WELCOME to our Undergraduate Students!

The new intake of Leeds University undergraduate students - not just the Art History & Museum Studies students, but students from the art history, cultural studies and fine art programmes as well, all gathered at the Stanley & Audrey Burton Gallery at the University for a soiree this evening. There were speeches and some really nice wine, plus some fab goody bags full of interesting art gallery stuff for everyone (thanks to Layla Bloom at the Stanley & Audrey Burton Gallery).....
BA Students at the Stanley & Audrey Burton Gallery

The students are a great bunch, lively and inquisitive, and seem to be enjoying their first week at university.....teaching starts next week though....but I'm sure they will be conscientious!

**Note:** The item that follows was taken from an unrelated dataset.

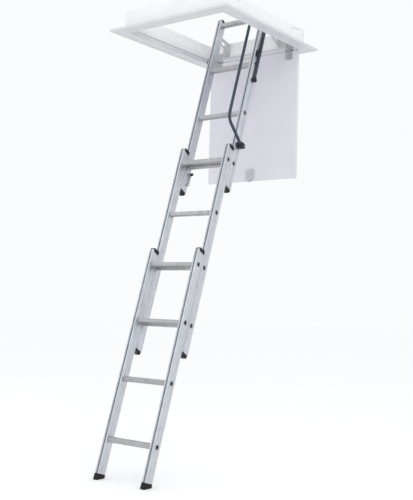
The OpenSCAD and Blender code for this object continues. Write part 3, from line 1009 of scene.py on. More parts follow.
@dataclass(frozen=True)
class Screw:
    """A countersunk screw with a cross recess, head up along +Z from where it sits."""

    head_radius: float = 4.0 * MM
    head_height: float = 1.4 * MM
    shank_radius: float = 2.0 * MM
    shank_length: float = 12.0 * MM
    slot_width: float = 1.1 * MM
    slot_length: float = 4.6 * MM
    sides: int = 28

    def template(self) -> Object:
        """The screw as an object, from which copies are scattered.

        Returns:
            The object, in the scene.
        """
        form = Form()
        a, b = self.slot_width / 2, self.slot_length / 2
        cross = [(a, a), (b, a), (b, -a), (a, -a), (a, -b), (-a, -b), (-a, -a), (-b, -a), (-b, a), (-a, a),
                 (-a, b), (a, b)]
        top_radius = self.head_radius * 0.86
        rim = circle(top_radius, sides=self.sides)
        top = form.ring([Vector((x, y, self.head_height)) for x, y in rim + cross])
        for triangle in tessellate_polygon(
            [[Vector((x, y, 0)) for x, y in rim], [Vector((x, y, 0)) for x, y in cross]]
        ):
            form.bm.faces.new([top[i] for i in triangle])
        floor = form.ring([Vector((0.8 * x, 0.8 * y, self.head_height * 0.25)) for x, y in cross])
        form.skin([top[self.sides:], floor])
        form.bm.faces.new(floor)
        rings = [top[: self.sides]]
        for radius, height in ((self.head_radius * 0.96, 0.75), (self.head_radius, 0.4),
                               (self.head_radius, 0.0)):
            rings.append(form.ring([
                Vector((x, y, height * self.head_height)) for x, y in circle(radius, sides=self.sides)]))
        for height in (0.0, -self.shank_length):
            rings.append(form.ring([Vector((x, y, height))
                                    for x, y in circle(self.shank_radius, sides=self.sides)]))
        form.skin(rings)
        form.bm.faces.new(rings[-1])
        return form.object("screw_template")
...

Keep up to date with the progress of the Museum Studies students (both BA and MA) on the Blog!

Mark

21 Sept 2011

Museology Seminar Series VIII

                      ‘MUSEOLOGY SEMINAR SERIES’
                                              Series VIII


   Centre for Critical Studies in Museums, Galleries and Heritage
        School of Fine Art, History of Art and Cultural Studies
                                      University of Leeds

                 'Museums are made for discourse':
    A comparative study of the Le Quai Branly  
     and the Cite nationale de L'immigration
                                               
                                                           By Dr Diane Morgan
                                    Lecturer, Cultural Studies
                                         University of Leeds


                                 Monday 14th November 2011
                                            3.00pm-4.00pm
                                     Baines Wing, Room 1.15
                                         University of Leeds

                                                    FREE!